00:01
After introducing confidence intervals and
showing how to calculate them, there were
several exercises.
00:07
You were asked to use the same data to find
other confidence intervals.
00:13
Let's take a step back and try to understand
confidence intervals a bit better.
00:18
Here is a graph of a normal distribution.
00:22
You know where the sample mean is in the
middle of the graph.
00:26
Now, if we know that a variable is normally
distributed, we are basically making the
statement that the majority of observations
will be around the mean and the rest far
away from it.
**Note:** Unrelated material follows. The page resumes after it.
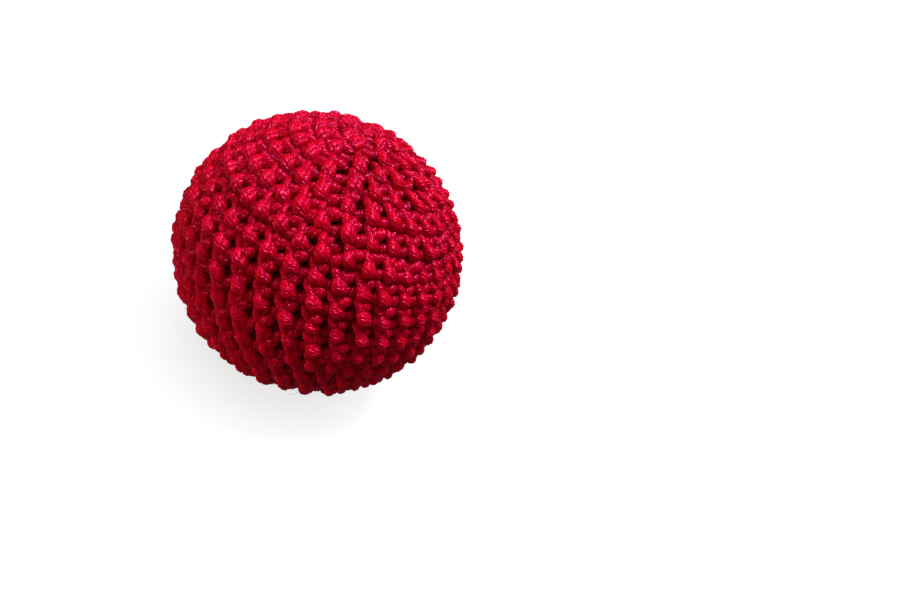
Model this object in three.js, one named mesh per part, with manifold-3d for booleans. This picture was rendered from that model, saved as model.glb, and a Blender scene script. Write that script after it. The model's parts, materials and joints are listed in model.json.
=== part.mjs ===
// A crocheted juggling ball standing on a flat surface at z = 0. Millimetres, +Z up.
// A yarn cover worked in one spiral from the start ring underneath up to the closing drawstring
// at the top, round a layer of wadding, round a tied cloth pouch of pellets.
import * as THREE from "three";
import { mergeVertices } from "three/addons/utils/BufferGeometryUtils.js";
import Module from "manifold-3d";

const wasm = await Module();
wasm.setup();

// Driving dimensions
const BALL_RADIUS = 32; // over the crowns of the stitches
const FOOT_RADIUS = 12; // flat that the loose filling settles into
const COVER_THICKNESS = 4.4; // a single-crochet fabric is about two yarns thick
const YARN_RADIUS = 1.05;
const WADDING_THICKNESS = 4;
const POUCH_WALL = 0.6;
const NECK_RADIUS = 3.2; // gathered neck of the pouch
const TIE_RADIUS = 0.5;
const GAP = 0.3; // between neighbouring pieces

// Derived sizes
const CENTRE_HEIGHT = Math.sqrt(BALL_RADIUS ** 2 - FOOT_RADIUS ** 2);
const COVER_INNER = BALL_RADIUS - COVER_THICKNESS;
const WADDING_OUTER = COVER_INNER - GAP;
const WADDING_INNER = WADDING_OUTER - WADDING_THICKNESS;
const POUCH_OUTER = WADDING_INNER - GAP;
const POUCH_INNER = POUCH_OUTER - POUCH_WALL;
const FILL_RADIUS = POUCH_INNER - GAP;
const WADDING_FLOOR = COVER_THICKNESS + GAP;
const POUCH_FLOOR = WADDING_FLOOR + WADDING_THICKNESS + GAP;
const FILL_FLOOR = POUCH_FLOOR + POUCH_WALL + GAP;
const START_RING_RADIUS = 1.7; // middle of the yarn
const CLOSING_RING_RADIUS = 2;
const START_HOLE = START_RING_RADIUS + YARN_RADIUS + GAP;
const CLOSING_HOLE = CLOSING_RING_RADIUS + YARN_RADIUS + GAP;
const START_RECESS = 0.8; // how far the start ring sits above the floor
const TAIL_RADIUS = 1; // yarn pressed between the cover and the wadding
const TAIL_DEPTH = COVER_INNER - GAP - TAIL_RADIUS;

// The gathered neck stands above the pouch, in a well through the upper wadding.
const NECK_LENGTH = 3;
const NECK_BASE = CENTRE_HEIGHT + Math.sqrt(POUCH_OUTER ** 2 - NECK_RADIUS ** 2);
const NECK_TOP = NECK_BASE + NECK_LENGTH;
const TIE_HEIGHT = NECK_BASE + 1.4;
const KNOT_RADIUS = 0.9;
const NECK_WELL = NECK_RADIUS + 2 * TIE_RADIUS + 2 * KNOT_RADIUS + GAP;

const ROUND_SEGMENTS = 40;
const ARC_SEGMENTS = 6; // doubled by Path.getPoints
const YARN_SIDES = 8;
const RING_SEGMENTS = 24;
const TAIL_STEPS = 12;

const yarn = new THREE.MeshStandardMaterial({ color: 0xb40a2c, roughness: 0.45, metalness: 0 });
const fibre = new THREE.MeshStandardMaterial({ color: 0xece7de, roughness: 0.95, metalness: 0 });
const cloth = new THREE.MeshStandardMaterial({ color: 0x8c1024, roughness: 0.85, metalness: 0 });
const cord = new THREE.MeshStandardMaterial({ color: 0xd9d2c4, roughness: 0.8, metalness: 0 });
const pellet = new THREE.MeshStandardMaterial({ color: 0xe4e0d6, roughness: 0.4, metalness: 0 });

// A lathe turns round +Y, so everything hangs in a group that lays its +Y along the part's +Z.
const upright = new THREE.Group();
upright.rotation.x = Math.PI / 2;

function add(name, geometry, material) {
  const mesh = new THREE.Mesh(geometry, material);
  mesh.name = name;
  upright.add(mesh);
  return mesh;
}

// Angle, at the ball's centre, of the point where a sphere of this radius passes a height.
function angleAtHeight(radius, height) {
  return Math.asin((height - CENTRE_HEIGHT) / radius);
}

// The same angle where the sphere passes a distance from the vertical axis, on the upper half.
function angleAtReach(radius, reach) {
  return Math.acos(reach / radius);
}

function lathe(outline) {
  return new THREE.LatheGeometry(outline.getPoints(ARC_SEGMENTS), ROUND_SEGMENTS);
}

// Goes straight to a sphere's outline and follows it from one angle to another.
function followSphere(outline, radius, from, to) {
  const x = radius * Math.cos(from);
  const y = CENTRE_HEIGHT + radius * Math.sin(from);
  outline.lineTo(x, y);
  outline.absarc(0, CENTRE_HEIGHT, radius, from, to, to < from);
}

// A shell between two spheres, flattened at the bottom, with a round hole at each pole.
function coverOutline() {
  const outline = new THREE.Path();
  outline.moveTo(START_HOLE, 0);
  followSphere(outline, BALL_RADIUS, angleAtHeight(BALL_RADIUS, 0), 0);
  followSphere(outline, BALL_RADIUS, 0, angleAtReach(BALL_RADIUS, CLOSING_HOLE));
  const innerEdge = angleAtHeight(COVER_INNER, COVER_THICKNESS);
  followSphere(outline, COVER_INNER, angleAtReach(COVER_INNER, CLOSING_HOLE), innerEdge);
  outline.lineTo(START_HOLE, COVER_THICKNESS);
  outline.closePath();
  return outline;
}

// A cup: the part of a flattened shell below the ball's middle, closed at the bottom.
function lowerWadOutline() {
  const rim = CENTRE_HEIGHT - GAP / 2;
  const innerFloor = WADDING_FLOOR + WADDING_THICKNESS;
  const outline = new THREE.Path();
  outline.moveTo(0, WADDING_FLOOR);
  const edge = angleAtHeight(WADDING_OUTER, WADDING_FLOOR);
  followSphere(outline, WADDING_OUTER, edge, angleAtHeight(WADDING_OUTER, rim));
  const innerEdge = angleAtHeight(WADDING_INNER, innerFloor);
  followSphere(outline, WADDING_INNER, angleAtHeight(WADDING_INNER, rim), innerEdge);
  outline.lineTo(0, innerFloor);
  return outline;
}

// A cap: the part of a shell above the ball's middle, with a well for the pouch's neck.
function upperWadOutline() {
  const rim = CENTRE_HEIGHT + GAP / 2;
  const outline = new THREE.Path();
  outline.moveTo(Math.sqrt(WADDING_INNER ** 2 - (GAP / 2) ** 2), rim);
  const well = angleAtReach(WADDING_OUTER, NECK_WELL);
  followSphere(outline, WADDING_OUTER, angleAtHeight(WADDING_OUTER, rim), well);
  const innerWell = angleAtReach(WADDING_INNER, NECK_WELL);
  followSphere(outline, WADDING_INNER, innerWell, angleAtHeight(WADDING_INNER, rim));
  outline.closePath();
  return outline;
}

// The pouch: a flattened round bag of thin cloth, open at the end of its gathered neck.
function pouchOutline() {
  const bore = NECK_RADIUS - POUCH_WALL;
  const innerFloor = POUCH_FLOOR + POUCH_WALL;
  const outline = new THREE.Path();
  outline.moveTo(0, POUCH_FLOOR);
  const shoulder = angleAtReach(POUCH_OUTER, NECK_RADIUS);
  followSphere(outline, POUCH_OUTER, angleAtHeight(POUCH_OUTER, POUCH_FLOOR), shoulder);
  outline.lineTo(NECK_RADIUS, NECK_TOP);
  outline.lineTo(bore, NECK_TOP);
  const innerEdge = angleAtHeight(POUCH_INNER, innerFloor);
  followSphere(outline, POUCH_INNER, angleAtReach(POUCH_INNER, bore), innerEdge);
  outline.lineTo(0, innerFloor);
  return outline;
}

function fillOutline() {
  const outline = new THREE.Path();
  outline.moveTo(0, FILL_FLOOR);
  followSphere(outline, FILL_RADIUS, angleAtHeight(FILL_RADIUS, FILL_FLOOR), Math.PI / 2);
  return outline;
}

// A yarn tail along a curve, with flat ends.
function tail(points, radius) {
  const section = new THREE.Shape().absarc(0, 0, radius, 0, 2 * Math.PI);
  return new THREE.ExtrudeGeometry(section, {
    curveSegments: YARN_SIDES / 2,
    steps: TAIL_STEPS,
    bevelEnabled: false,
    extrudePath: new THREE.CatmullRomCurve3(points),
  });
}

// Points along the inside of the cover, from one angle below the top to another, turning as it goes.
function tailRoute(fromPolar, toPolar, fromTurn, toTurn) {
  const points = [];
  const count = 6;
  for (let i = 0; i < count; i += 1) {
    const t = i / (count - 1);
    const polar = THREE.MathUtils.lerp(fromPolar, toPolar, t);
    const turn = THREE.MathUtils.lerp(fromTurn, toTurn, t);
    const point = new THREE.Vector3().setFromSphericalCoords(TAIL_DEPTH, polar, turn);
    point.y += CENTRE_HEIGHT;
    points.push(point);
  }
  return points;
}

function ring(ringRadius, tubeRadius, height, sides) {
  const geometry = new THREE.TorusGeometry(ringRadius, tubeRadius, sides, RING_SEGMENTS);
  geometry.rotateX(Math.PI / 2);
  geometry.translate(0, height, 0);
  return geometry;
}

function toSolid(geometry) {
  const bare = geometry.clone();
  bare.deleteAttribute("normal");
  bare.deleteAttribute("uv");
  const merged = mergeVertices(bare, 1e-4);
  const mesh = new wasm.Mesh({
    numProp: 3,
    vertProperties: merged.attributes.position.array,
    triVerts: new Uint32Array(merged.index.array),
  });
  return new wasm.Manifold(mesh);
}

function toGeometry(solid) {
  const mesh = solid.getMesh();
  const geometry = new THREE.BufferGeometry();
  geometry.setAttribute("position", new THREE.BufferAttribute(mesh.vertProperties, 3));
  geometry.setIndex(new THREE.BufferAttribute(mesh.triVerts, 1));
  geometry.computeVertexNormals();
  return geometry;
}

const degrees = THREE.MathUtils.degToRad;

// Both yarn ends are drawn inside and lie in the wadding, against the cover.
const closingTailRoute = tailRoute(degrees(24), degrees(78), degrees(-20), degrees(15));
const startTailRoute = tailRoute(degrees(146), degrees(102), degrees(150), degrees(190));

// Cover and its yarn ends
add("crochet_cover", lathe(coverOutline()), yarn);

const startRingHeight = START_RECESS + YARN_RADIUS;
add("start_ring", ring(START_RING_RADIUS, YARN_RADIUS, startRingHeight, YARN_SIDES), yarn);

const closingHeight = CENTRE_HEIGHT + BALL_RADIUS - YARN_RADIUS - GAP;
add(
  "closing_drawstring",
  ring(CLOSING_RING_RADIUS, YARN_RADIUS, closingHeight, YARN_SIDES),
  yarn,
);
add("start_tail", tail(startTailRoute, TAIL_RADIUS), yarn);
add("closing_tail", tail(closingTailRoute, TAIL_RADIUS), yarn);

// Wadding, in two wads that meet round the ball's middle, each pressed hollow by a yarn tail
const lowerWad = toSolid(lathe(lowerWadOutline()));
const upperWad = toSolid(lathe(upperWadOutline()));
const startTailGroove = toSolid(tail(startTailRoute, TAIL_RADIUS + GAP));
const closingTailGroove = toSolid(tail(closingTailRoute, TAIL_RADIUS + GAP));
add("wadding_lower", toGeometry(lowerWad.subtract(startTailGroove)), fibre);
add("wadding_upper", toGeometry(upperWad.subtract(closingTailGroove)), fibre);

// Pouch of pellets
add("liner_pouch", lathe(pouchOutline()), cloth);
add("pellet_fill", lathe(fillOutline()), pellet);

const tieRadius = NECK_RADIUS + TIE_RADIUS + GAP;
const tieLoop = toSolid(ring(tieRadius, TIE_RADIUS, TIE_HEIGHT, YARN_SIDES));
const knotBall = new THREE.SphereGeometry(KNOT_RADIUS, 12, 8);
knotBall.translate(tieRadius + KNOT_RADIUS - TIE_RADIUS, TIE_HEIGHT, 0);
add("pouch_tie", toGeometry(tieLoop.add(toSolid(knotBall))), cord);

const ball = new THREE.Group();
ball.add(upright);

export default ball;
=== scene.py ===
import json
import math
import random

import bmesh
import bpy
import numpy as np
from mathutils import Matrix, Quaternion, Vector

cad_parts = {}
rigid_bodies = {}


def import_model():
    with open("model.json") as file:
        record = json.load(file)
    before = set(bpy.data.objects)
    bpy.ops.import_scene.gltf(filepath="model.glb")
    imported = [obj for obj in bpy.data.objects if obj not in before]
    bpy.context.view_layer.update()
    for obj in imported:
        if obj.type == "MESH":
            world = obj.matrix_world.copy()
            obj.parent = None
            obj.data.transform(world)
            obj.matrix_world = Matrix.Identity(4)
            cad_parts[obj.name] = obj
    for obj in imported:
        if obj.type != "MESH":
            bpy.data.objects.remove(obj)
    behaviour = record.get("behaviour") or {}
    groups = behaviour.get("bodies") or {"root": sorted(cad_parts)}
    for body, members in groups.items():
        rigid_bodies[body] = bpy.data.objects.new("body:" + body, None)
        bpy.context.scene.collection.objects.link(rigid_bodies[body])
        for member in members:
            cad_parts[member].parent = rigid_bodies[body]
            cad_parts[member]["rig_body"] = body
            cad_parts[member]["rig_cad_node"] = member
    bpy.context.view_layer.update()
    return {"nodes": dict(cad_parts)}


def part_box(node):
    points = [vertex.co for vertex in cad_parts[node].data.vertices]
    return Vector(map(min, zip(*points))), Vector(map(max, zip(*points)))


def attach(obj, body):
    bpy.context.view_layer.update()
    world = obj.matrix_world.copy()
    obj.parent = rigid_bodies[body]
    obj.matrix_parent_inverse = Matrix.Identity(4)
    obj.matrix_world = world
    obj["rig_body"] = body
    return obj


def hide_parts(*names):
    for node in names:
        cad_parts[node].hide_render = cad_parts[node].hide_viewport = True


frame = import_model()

# Driving dimensions, in metres. The ball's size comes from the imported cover.
MM = 0.001
COVER_LOW, COVER_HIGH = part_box("crochet_cover")
BALL_RADIUS = (COVER_HIGH.x - COVER_LOW.x) / 2
FOOT_RADIUS = 12 * MM
CENTRE = Vector((0, 0, math.sqrt(BALL_RADIUS**2 - FOOT_RADIUS**2)))
STITCH = 4.7 * MM  # width of a stitch and height of a round
LUMP_RADIUS = 1.16 * MM  # of the yarn where a stitch stands out most
LUMP_RISE = 0.08  # how far the yarn's middle stands out there, in stitches
TAIL_DEPTH = BALL_RADIUS - 5.7 * MM  # from the ball's centre to the middle of a yarn end
TAIL_RADIUS = 0.9 * MM
FABRIC_DEPTH = LUMP_RADIUS + LUMP_RISE * STITCH
FABRIC_RADIUS = BALL_RADIUS - FABRIC_DEPTH  # of the surface that the stitches are laid on
HOLE_RADIUS = 2.3 * MM  # where the first round starts and the last one ends
MERIDIAN_POINTS = 900
CORNER_SPREAD = 25  # points on each side that the edge of the foot is rounded over

FIRST_ROUND = 6  # stitches worked into the start ring
LEAN = 0.28  # how far each round steps back, in stitches
FOLLOW = 0.25  # how strongly a stitch is pulled into line with the one below
EVEN_OUT = 5  # stitches on each side that a change of lean is spread over
FULL_ROUND = 24  # stitches in the shortest round whose leans are fully spread
WIDEST_PLACES = (0.9, 0.35)  # heights in a stitch, in rounds, that set how many go round
START_TURN = math.radians(270)  # of the spiral about +Z

PLIES = 6
PLY_OUTLINE = (0.83, 0.95, 1.0, 0.95)  # from the groove between two plies to the next
TWIST_LENGTH = 4.1 * MM
THREADS_PER_PLY = 2
THREAD_TWIST = 0.9 * MM
RING_STEP = 0.36 * MM
JITTER = 0.035  # of a stitch's place, in stitches
WIDTH_JITTER = 0.04  # of a stitch's yarn radius, as a share of it
FLOOR_GAP = 0.02 * MM
COVER_SEED = 11
LOOSE_RISE = -0.05  # given to yarn outside the stitches, which sets how much painted shade darkens it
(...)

Let's draw a confidence
interval.
00:41
There is the lower limit and the upper
limit.
00:45
A 95% confidence interval would imply that
we are 95% confident that the true
population mean falls within this interval.
00:55
There is 2.5% chance that it will be on the
left of the lower limit and
2.5% chance it will be on the right.
01:04
Overall, there is 5% chance that our
confidence interval does not contain
the true population mean.
01:11
So when alpha is 0.05 or 5%, we have
alpha divided by two or 2.5% chance that the
true mean is on the
left of the interval and 2.5% on the right.
01:27
Okay, great.
01:29
Using the Z score in the formula, we are
implicitly starting from a standard normal
distribution. Therefore, the mean is zero.
01:38
The lower limit is minus C, while the upper
one z.
01:43
For a 95% confidence interval using the Z
table, we can find that these limits
are -1.96 and 1.96.
01:53
That's exactly what we did in the previous
lecture.
01:58
Finally, the formula makes sure we go back
to the original range of values, and we get
the interval for our particular data set.
02:06
Okay. What if we are looking at a 90%
confidence interval?
In that case, the interval looks like this
and there is a 10% chance that the true mean
is outside the interval.
02:20
Actually 5% on each side.
02:22
This causes the confidence interval to
shrink.
02:25
So when our confidence is lower, the
confidence interval itself is
smaller. Similarly, for a 99% confidence
interval, we
would have a higher confidence, but a much
larger confidence interval.
02:40
Let's see an example, just to make sure we
have solidified this knowledge.
02:45
I don't know your age to your student, but I
am 95% confident that you are between 18
and 55 years old.
02:52
Based on the fact that you are taking an
online statistics course.
02:56
That's not much information to begin with.
02:58
Plus, I don't have any information about the
age of any of the students.
03:02
Hence, the wide interval.
03:05
Okay. So, I am 95% confident you are between
18 and 55
years old. Also, I am 99% confident
that you are between ten and 70 years old.
03:20
I am 100% confident that you are between
zero and 118
years old, which is the age of the oldest
person alive at the time of recording.
03:31
Finally, I am 5% confident that you are 25
years old.
03:37
Obviously, this is a completely arbitrary
number.
03:40
As you can see, there is a trade-off between
the level of confidence and the range of the
interval. 100% confidence interval is
completely
useless, as I must include all ages possible
in order to gain
100% confidence.
03:58
99% confidence gives me a much narrower
range, but it's still not insightful enough
for this particular problem.
04:05
25 years old, on the other hand, is a pretty
useful estimate as we have an
exact number.
04:10
But the level of confidence of 5% is too
small for us to make use of in any
meaningful analysis.
04:17
There is always a trade-off, which depends
on the problem at hand.
04:22
95% is the accepted norm, as we don't
compromise with accuracy too much
but still get a relatively narrow interval.
04:31
Great. After this short clarification, let's
carry on with more
statistical problems.
04:37
Thanks for watching.